Source excerpt:
◆ ◆ ◆ ◆

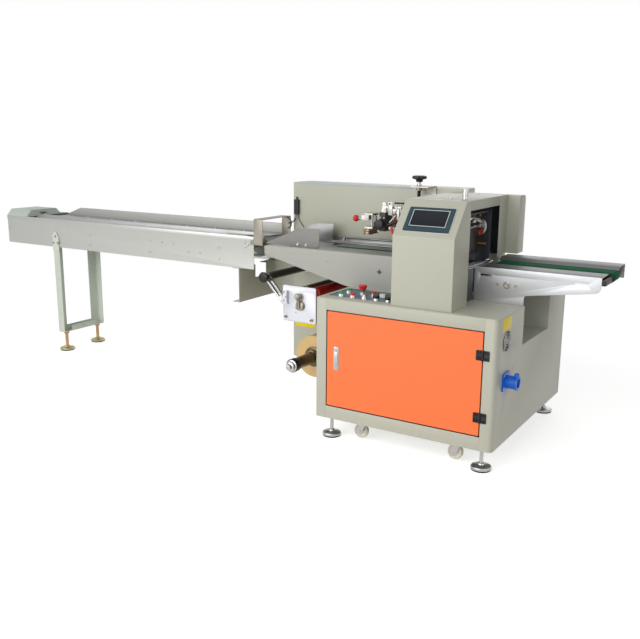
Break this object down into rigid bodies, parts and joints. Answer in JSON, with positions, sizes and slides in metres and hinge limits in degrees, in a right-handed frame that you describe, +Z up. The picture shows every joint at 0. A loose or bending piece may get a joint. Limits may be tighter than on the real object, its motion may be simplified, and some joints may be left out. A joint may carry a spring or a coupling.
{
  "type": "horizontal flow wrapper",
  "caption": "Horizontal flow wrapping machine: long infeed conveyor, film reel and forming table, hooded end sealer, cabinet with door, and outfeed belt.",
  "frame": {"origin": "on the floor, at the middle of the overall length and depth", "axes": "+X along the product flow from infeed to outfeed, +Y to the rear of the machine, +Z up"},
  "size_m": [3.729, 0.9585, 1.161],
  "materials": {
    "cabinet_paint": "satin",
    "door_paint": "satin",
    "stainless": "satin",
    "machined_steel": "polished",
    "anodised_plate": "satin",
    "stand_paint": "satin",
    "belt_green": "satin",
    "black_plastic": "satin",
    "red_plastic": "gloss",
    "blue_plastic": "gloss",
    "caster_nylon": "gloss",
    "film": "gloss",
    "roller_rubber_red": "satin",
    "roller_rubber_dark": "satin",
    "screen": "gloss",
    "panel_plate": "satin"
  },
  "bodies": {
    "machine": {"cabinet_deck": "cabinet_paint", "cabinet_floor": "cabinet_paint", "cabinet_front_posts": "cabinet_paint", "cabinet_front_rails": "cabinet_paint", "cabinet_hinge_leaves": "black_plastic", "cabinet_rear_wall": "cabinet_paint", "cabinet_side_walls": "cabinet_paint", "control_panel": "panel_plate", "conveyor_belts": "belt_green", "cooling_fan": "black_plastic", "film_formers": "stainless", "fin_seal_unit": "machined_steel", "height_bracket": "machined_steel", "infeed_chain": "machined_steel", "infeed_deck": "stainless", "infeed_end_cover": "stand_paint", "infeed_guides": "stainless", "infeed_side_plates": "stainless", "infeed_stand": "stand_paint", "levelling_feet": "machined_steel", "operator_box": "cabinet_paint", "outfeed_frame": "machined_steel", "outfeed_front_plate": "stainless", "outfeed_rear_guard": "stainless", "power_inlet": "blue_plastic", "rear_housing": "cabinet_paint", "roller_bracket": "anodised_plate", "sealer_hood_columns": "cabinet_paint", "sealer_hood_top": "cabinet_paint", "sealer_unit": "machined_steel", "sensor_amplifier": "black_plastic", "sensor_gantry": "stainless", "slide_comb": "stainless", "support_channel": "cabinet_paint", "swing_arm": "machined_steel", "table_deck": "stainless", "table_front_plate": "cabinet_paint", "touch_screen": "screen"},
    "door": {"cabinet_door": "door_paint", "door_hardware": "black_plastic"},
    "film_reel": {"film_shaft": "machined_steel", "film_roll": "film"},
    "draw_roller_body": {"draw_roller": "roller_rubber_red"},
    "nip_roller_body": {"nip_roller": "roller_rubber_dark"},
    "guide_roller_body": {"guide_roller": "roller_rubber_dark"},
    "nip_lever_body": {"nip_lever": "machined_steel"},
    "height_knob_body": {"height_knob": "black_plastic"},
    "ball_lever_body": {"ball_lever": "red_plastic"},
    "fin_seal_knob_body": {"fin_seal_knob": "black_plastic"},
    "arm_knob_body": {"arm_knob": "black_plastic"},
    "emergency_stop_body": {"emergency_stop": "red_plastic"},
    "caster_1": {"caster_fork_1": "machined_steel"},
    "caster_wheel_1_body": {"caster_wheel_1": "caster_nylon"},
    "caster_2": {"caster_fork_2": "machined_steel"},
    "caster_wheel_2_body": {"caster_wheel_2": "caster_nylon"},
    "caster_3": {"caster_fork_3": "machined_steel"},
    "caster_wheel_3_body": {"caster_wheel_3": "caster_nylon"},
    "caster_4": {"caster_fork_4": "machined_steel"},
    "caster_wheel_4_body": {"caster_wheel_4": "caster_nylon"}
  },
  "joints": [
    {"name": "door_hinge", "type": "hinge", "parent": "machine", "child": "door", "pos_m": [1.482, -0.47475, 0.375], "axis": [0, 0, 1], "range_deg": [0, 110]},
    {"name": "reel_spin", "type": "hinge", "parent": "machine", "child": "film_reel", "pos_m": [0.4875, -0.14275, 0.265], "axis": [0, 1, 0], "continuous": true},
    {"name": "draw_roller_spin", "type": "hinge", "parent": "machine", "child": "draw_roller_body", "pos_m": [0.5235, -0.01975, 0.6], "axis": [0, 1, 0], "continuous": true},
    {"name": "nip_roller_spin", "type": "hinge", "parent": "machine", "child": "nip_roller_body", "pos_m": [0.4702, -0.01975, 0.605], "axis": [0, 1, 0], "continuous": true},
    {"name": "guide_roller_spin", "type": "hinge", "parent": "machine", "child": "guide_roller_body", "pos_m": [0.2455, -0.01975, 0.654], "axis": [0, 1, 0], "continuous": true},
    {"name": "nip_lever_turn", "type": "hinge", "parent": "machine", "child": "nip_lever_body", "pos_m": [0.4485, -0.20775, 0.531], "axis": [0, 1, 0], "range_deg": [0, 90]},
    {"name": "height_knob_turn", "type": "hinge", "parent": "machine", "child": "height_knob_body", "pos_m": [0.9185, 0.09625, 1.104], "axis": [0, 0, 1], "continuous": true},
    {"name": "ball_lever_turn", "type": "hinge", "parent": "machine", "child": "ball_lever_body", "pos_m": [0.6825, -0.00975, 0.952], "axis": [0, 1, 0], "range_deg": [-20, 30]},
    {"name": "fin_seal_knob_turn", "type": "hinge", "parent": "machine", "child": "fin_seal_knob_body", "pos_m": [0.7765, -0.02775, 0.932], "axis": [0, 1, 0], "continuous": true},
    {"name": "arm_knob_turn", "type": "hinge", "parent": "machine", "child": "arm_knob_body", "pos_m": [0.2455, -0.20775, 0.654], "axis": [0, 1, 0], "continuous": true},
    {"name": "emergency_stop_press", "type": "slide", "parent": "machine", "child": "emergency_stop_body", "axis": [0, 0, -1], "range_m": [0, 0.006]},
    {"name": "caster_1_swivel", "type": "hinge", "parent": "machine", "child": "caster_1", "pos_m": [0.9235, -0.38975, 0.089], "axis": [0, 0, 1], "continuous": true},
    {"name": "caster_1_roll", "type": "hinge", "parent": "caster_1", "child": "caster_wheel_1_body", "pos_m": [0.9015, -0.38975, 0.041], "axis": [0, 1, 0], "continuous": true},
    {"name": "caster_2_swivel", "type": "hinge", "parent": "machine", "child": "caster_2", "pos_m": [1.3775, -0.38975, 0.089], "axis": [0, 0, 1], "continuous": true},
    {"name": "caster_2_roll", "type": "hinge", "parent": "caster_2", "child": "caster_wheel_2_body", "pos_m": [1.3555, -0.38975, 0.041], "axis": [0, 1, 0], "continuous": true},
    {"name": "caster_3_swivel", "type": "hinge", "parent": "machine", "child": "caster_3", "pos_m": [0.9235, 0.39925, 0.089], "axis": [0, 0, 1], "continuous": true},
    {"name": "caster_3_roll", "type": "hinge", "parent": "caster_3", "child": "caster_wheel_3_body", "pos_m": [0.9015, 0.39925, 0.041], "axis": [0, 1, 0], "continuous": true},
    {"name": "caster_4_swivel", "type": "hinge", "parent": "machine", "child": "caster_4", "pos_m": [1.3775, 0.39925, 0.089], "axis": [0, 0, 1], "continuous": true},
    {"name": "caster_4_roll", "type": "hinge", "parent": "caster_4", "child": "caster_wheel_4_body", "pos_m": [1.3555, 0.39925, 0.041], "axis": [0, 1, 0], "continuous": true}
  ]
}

◆ ◆ ◆ ◆

Stated task:
Print all the data exactly.

Reply to the exercise:
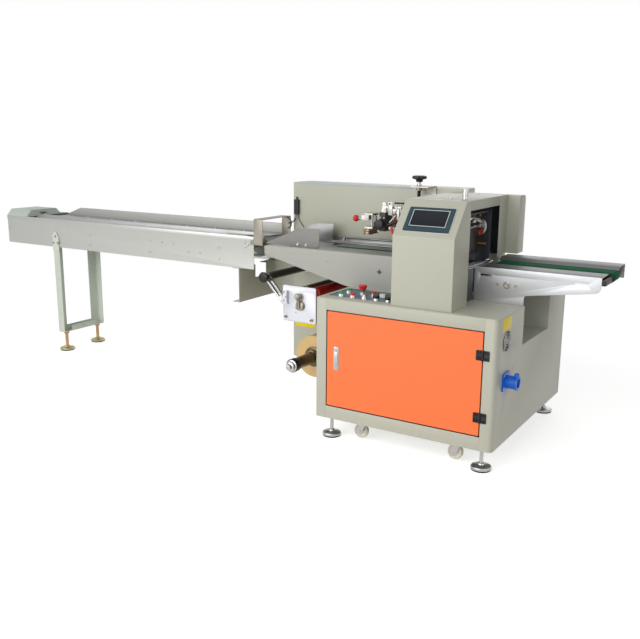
Break this object down into rigid bodies, parts and joints. Answer in JSON, with positions, sizes and slides in metres and hinge limits in degrees, in a right-handed frame that you describe, +Z up. The picture shows every joint at 0. A loose or bending piece may get a joint. Limits may be tighter than on the real object, its motion may be simplified, and some joints may be left out. A joint may carry a spring or a coupling.
{
  "type": "horizontal flow wrapper",
  "caption": "Horizontal flow wrapping machine: long infeed conveyor, film reel and forming table, hooded end sealer, cabinet with door, and outfeed belt.",
  "frame": {"origin": "on the floor, at the middle of the overall length and depth", "axes": "+X along the product flow from infeed to outfeed, +Y to the rear of the machine, +Z up"},
  "size_m": [3.729, 0.9585, 1.161],
  "materials": {
    "cabinet_paint": "satin",
    "door_paint": "satin",
    "stainless": "satin",
    "machined_steel": "polished",
    "anodised_plate": "satin",
    "stand_paint": "satin",
    "belt_green": "satin",
    "black_plastic": "satin",
    "red_plastic": "gloss",
    "blue_plastic": "gloss",
    "caster_nylon": "gloss",
    "film": "gloss",
    "roller_rubber_red": "satin",
    "roller_rubber_dark": "satin",
    "screen": "gloss",
    "panel_plate": "satin"
  },
  "bodies": {
    "machine": {"cabinet_deck": "cabinet_paint", "cabinet_floor": "cabinet_paint", "cabinet_front_posts": "cabinet_paint", "cabinet_front_rails": "cabinet_paint", "cabinet_hinge_leaves": "black_plastic", "cabinet_rear_wall": "cabinet_paint", "cabinet_side_walls": "cabinet_paint", "control_panel": "panel_plate", "conveyor_belts": "belt_green", "cooling_fan": "black_plastic", "film_formers": "stainless", "fin_seal_unit": "machined_steel", "height_bracket": "machined_steel", "infeed_chain": "machined_steel", "infeed_deck": "stainless", "infeed_end_cover": "stand_paint", "infeed_guides": "stainless", "infeed_side_plates": "stainless", "infeed_stand": "stand_paint", "levelling_feet": "machined_steel", "operator_box": "cabinet_paint", "outfeed_frame": "machined_steel", "outfeed_front_plate": "stainless", "outfeed_rear_guard": "stainless", "power_inlet": "blue_plastic", "rear_housing": "cabinet_paint", "roller_bracket": "anodised_plate", "sealer_hood_columns": "cabinet_paint", "sealer_hood_top": "cabinet_paint", "sealer_unit": "machined_steel", "sensor_amplifier": "black_plastic", "sensor_gantry": "stainless", "slide_comb": "stainless", "support_channel": "cabinet_paint", "swing_arm": "machined_steel", "table_deck": "stainless", "table_front_plate": "cabinet_paint", "touch_screen": "screen"},
    "door": {"cabinet_door": "door_paint", "door_hardware": "black_plastic"},
    "film_reel": {"film_shaft": "machined_steel", "film_roll": "film"},
    "draw_roller_body": {"draw_roller": "roller_rubber_red"},
    "nip_roller_body": {"nip_roller": "roller_rubber_dark"},
    "guide_roller_body": {"guide_roller": "roller_rubber_dark"},
    "nip_lever_body": {"nip_lever": "machined_steel"},
    "height_knob_body": {"height_knob": "black_plastic"},
    "ball_lever_body": {"ball_lever": "red_plastic"},
    "fin_seal_knob_body": {"fin_seal_knob": "black_plastic"},
    "arm_knob_body": {"arm_knob": "black_plastic"},
    "emergency_stop_body": {"emergency_stop": "red_plastic"},
    "caster_1": {"caster_fork_1": "machined_steel"},
    "caster_wheel_1_body": {"caster_wheel_1": "caster_nylon"},
    "caster_2": {"caster_fork_2": "machined_steel"},
    "caster_wheel_2_body": {"caster_wheel_2": "caster_nylon"},
    "caster_3": {"caster_fork_3": "machined_steel"},
    "caster_wheel_3_body": {"caster_wheel_3": "caster_nylon"},
    "caster_4": {"caster_fork_4": "machined_steel"},
    "caster_wheel_4_body": {"caster_wheel_4": "caster_nylon"}
  },
  "joints": [
    {"name": "door_hinge", "type": "hinge", "parent": "machine", "child": "door", "pos_m": [1.482, -0.47475, 0.375], "axis": [0, 0, 1], "range_deg": [0, 110]},
    {"name": "reel_spin", "type": "hinge", "parent": "machine", "child": "film_reel", "pos_m": [0.4875, -0.14275, 0.265], "axis": [0, 1, 0], "continuous": true},
    {"name": "draw_roller_spin", "type": "hinge", "parent": "machine", "child": "draw_roller_body", "pos_m": [0.5235, -0.01975, 0.6], "axis": [0, 1, 0], "continuous": true},
    {"name": "nip_roller_spin", "type": "hinge", "parent": "machine", "child": "nip_roller_body", "pos_m": [0.4702, -0.01975, 0.605], "axis": [0, 1, 0], "continuous": true},
    {"name": "guide_roller_spin", "type": "hinge", "parent": "machine", "child": "guide_roller_body", "pos_m": [0.2455, -0.01975, 0.654], "axis": [0, 1, 0], "continuous": true},
    {"name": "nip_lever_turn", "type": "hinge", "parent": "machine", "child": "nip_lever_body", "pos_m": [0.4485, -0.20775, 0.531], "axis": [0, 1, 0], "range_deg": [0, 90]},
    {"name": "height_knob_turn", "type": "hinge", "parent": "machine", "child": "height_knob_body", "pos_m": [0.9185, 0.09625, 1.104], "axis": [0, 0, 1], "continuous": true},
    {"name": "ball_lever_turn", "type": "hinge", "parent": "machine", "child": "ball_lever_body", "pos_m": [0.6825, -0.00975, 0.952], "axis": [0, 1, 0], "range_deg": [-20, 30]},
    {"name": "fin_seal_knob_turn", "type": "hinge", "parent": "machine", "child": "fin_seal_knob_body", "pos_m": [0.7765, -0.02775, 0.932], "axis": [0, 1, 0], "continuous": true},
    {"name": "arm_knob_turn", "type": "hinge", "parent": "machine", "child": "arm_knob_body", "pos_m": [0.2455, -0.20775, 0.654], "axis": [0, 1, 0], "continuous": true},
    {"name": "emergency_stop_press", "type": "slide", "parent": "machine", "child": "emergency_stop_body", "axis": [0, 0, -1], "range_m": [0, 0.006]},
    {"name": "caster_1_swivel", "type": "hinge", "parent": "machine", "child": "caster_1", "pos_m": [0.9235, -0.38975, 0.089], "axis": [0, 0, 1], "continuous": true},
    {"name": "caster_1_roll", "type": "hinge", "parent": "caster_1", "child": "caster_wheel_1_body", "pos_m": [0.9015, -0.38975, 0.041], "axis": [0, 1, 0], "continuous": true},
    {"name": "caster_2_swivel", "type": "hinge", "parent": "machine", "child": "caster_2", "pos_m": [1.3775, -0.38975, 0.089], "axis": [0, 0, 1], "continuous": true},
    {"name": "caster_2_roll", "type": "hinge", "parent": "caster_2", "child": "caster_wheel_2_body", "pos_m": [1.3555, -0.38975, 0.041], "axis": [0, 1, 0], "continuous": true},
    {"name": "caster_3_swivel", "type": "hinge", "parent": "machine", "child": "caster_3", "pos_m": [0.9235, 0.39925, 0.089], "axis": [0, 0, 1], "continuous": true},
    {"name": "caster_3_roll", "type": "hinge", "parent": "caster_3", "child": "caster_wheel_3_body", "pos_m": [0.9015, 0.39925, 0.041], "axis": [0, 1, 0], "continuous": true},
    {"name": "caster_4_swivel", "type": "hinge", "parent": "machine", "child": "caster_4", "pos_m": [1.3775, 0.39925, 0.089], "axis": [0, 0, 1], "continuous": true},
    {"name": "caster_4_roll", "type": "hinge", "parent": "caster_4", "child": "caster_wheel_4_body", "pos_m": [1.3555, 0.39925, 0.041], "axis": [0, 1, 0], "continuous": true}
  ]
}